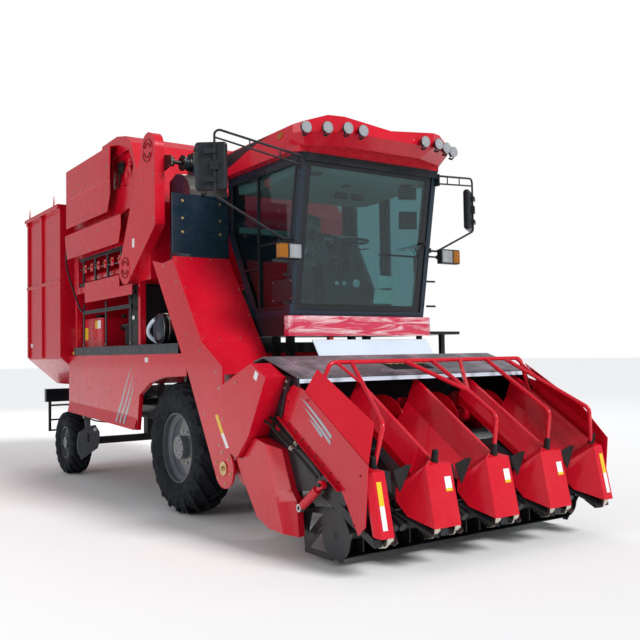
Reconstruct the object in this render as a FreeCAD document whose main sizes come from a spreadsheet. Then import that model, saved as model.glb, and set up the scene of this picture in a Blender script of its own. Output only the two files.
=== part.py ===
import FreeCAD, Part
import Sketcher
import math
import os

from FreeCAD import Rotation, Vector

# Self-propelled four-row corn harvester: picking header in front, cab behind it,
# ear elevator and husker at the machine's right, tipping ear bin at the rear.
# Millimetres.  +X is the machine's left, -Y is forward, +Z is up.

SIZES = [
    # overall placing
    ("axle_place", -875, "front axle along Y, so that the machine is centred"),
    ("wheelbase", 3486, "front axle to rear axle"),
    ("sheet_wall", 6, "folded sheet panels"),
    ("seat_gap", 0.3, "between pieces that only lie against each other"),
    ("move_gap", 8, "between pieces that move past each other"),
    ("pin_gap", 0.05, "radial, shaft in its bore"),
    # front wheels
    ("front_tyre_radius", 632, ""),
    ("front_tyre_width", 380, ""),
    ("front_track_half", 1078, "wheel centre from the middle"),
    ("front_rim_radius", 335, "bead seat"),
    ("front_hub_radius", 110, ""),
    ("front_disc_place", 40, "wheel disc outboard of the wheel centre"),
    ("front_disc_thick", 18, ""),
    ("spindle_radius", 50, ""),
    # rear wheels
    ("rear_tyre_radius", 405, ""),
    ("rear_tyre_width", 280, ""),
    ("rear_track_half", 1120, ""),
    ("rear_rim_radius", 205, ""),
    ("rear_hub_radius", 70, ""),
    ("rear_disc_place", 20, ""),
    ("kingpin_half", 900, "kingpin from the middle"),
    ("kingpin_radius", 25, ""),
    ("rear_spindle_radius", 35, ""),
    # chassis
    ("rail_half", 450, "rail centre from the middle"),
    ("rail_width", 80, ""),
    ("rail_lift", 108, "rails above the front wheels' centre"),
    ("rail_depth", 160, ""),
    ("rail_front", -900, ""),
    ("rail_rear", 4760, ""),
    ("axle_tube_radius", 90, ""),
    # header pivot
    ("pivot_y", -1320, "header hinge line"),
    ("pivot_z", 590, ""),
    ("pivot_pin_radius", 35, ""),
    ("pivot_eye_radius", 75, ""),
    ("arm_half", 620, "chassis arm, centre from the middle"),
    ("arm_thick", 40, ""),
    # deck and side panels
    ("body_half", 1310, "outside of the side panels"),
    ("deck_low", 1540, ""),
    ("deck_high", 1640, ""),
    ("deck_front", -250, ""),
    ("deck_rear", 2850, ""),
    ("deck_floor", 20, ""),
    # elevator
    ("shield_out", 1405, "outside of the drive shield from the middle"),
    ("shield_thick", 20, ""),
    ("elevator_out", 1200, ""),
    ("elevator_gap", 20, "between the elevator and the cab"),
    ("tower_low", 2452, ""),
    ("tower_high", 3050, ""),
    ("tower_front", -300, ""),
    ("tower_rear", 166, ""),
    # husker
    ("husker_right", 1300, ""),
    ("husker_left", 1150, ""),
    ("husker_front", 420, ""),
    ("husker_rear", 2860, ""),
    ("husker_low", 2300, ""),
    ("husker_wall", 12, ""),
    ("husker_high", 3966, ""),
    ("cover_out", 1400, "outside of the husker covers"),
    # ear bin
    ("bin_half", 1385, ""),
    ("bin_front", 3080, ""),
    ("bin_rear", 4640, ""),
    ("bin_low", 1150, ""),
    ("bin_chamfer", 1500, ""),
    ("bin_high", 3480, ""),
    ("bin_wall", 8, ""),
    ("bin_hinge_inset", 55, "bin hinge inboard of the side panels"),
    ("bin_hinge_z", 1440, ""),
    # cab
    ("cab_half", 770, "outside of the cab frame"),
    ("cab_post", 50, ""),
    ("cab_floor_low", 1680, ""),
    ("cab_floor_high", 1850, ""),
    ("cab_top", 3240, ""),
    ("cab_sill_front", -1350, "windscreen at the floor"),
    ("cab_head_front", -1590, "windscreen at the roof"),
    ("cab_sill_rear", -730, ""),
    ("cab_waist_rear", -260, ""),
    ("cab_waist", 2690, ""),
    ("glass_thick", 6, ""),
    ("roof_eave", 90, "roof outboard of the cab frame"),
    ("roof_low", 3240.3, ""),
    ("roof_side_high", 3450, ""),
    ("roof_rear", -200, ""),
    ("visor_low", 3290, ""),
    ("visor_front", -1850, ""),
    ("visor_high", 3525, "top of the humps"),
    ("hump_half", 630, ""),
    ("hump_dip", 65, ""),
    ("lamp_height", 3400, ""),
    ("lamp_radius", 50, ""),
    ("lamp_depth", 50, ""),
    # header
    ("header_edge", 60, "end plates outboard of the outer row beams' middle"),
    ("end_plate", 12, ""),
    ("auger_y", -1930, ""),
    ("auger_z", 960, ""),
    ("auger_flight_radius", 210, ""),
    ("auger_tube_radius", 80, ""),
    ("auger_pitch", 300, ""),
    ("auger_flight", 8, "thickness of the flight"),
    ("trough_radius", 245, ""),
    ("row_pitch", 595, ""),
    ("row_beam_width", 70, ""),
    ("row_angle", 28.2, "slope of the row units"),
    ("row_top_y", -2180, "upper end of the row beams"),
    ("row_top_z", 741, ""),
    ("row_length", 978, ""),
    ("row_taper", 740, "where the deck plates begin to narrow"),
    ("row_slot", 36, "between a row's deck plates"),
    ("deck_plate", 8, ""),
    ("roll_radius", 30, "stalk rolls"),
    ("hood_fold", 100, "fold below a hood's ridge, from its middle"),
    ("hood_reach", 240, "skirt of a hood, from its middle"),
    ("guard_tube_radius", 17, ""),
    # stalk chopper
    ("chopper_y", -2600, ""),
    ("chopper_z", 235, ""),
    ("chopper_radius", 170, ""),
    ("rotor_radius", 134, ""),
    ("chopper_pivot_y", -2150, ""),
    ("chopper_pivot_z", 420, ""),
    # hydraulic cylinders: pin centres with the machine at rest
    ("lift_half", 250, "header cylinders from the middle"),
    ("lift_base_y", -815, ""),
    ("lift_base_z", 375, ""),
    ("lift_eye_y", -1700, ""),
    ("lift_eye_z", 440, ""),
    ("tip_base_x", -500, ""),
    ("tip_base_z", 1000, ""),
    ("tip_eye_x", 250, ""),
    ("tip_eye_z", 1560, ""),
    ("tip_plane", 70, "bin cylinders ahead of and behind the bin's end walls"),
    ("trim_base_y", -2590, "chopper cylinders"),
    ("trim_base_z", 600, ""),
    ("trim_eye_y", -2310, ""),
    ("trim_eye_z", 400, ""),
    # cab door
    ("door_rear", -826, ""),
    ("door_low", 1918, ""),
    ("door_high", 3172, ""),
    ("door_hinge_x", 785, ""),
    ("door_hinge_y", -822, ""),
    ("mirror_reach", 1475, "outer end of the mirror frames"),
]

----

* _What to do_: Scan the material line by line and report each one that contains "FreeCAD".

* _Output of the exercise_:
Reconstruct the object in this render as a FreeCAD document whose main sizes come from a spreadsheet. Then import that model, saved as model.glb, and set up the scene of this picture in a Blender script of its own. Output only the two files.
import FreeCAD, Part
from FreeCAD import Rotation, Vector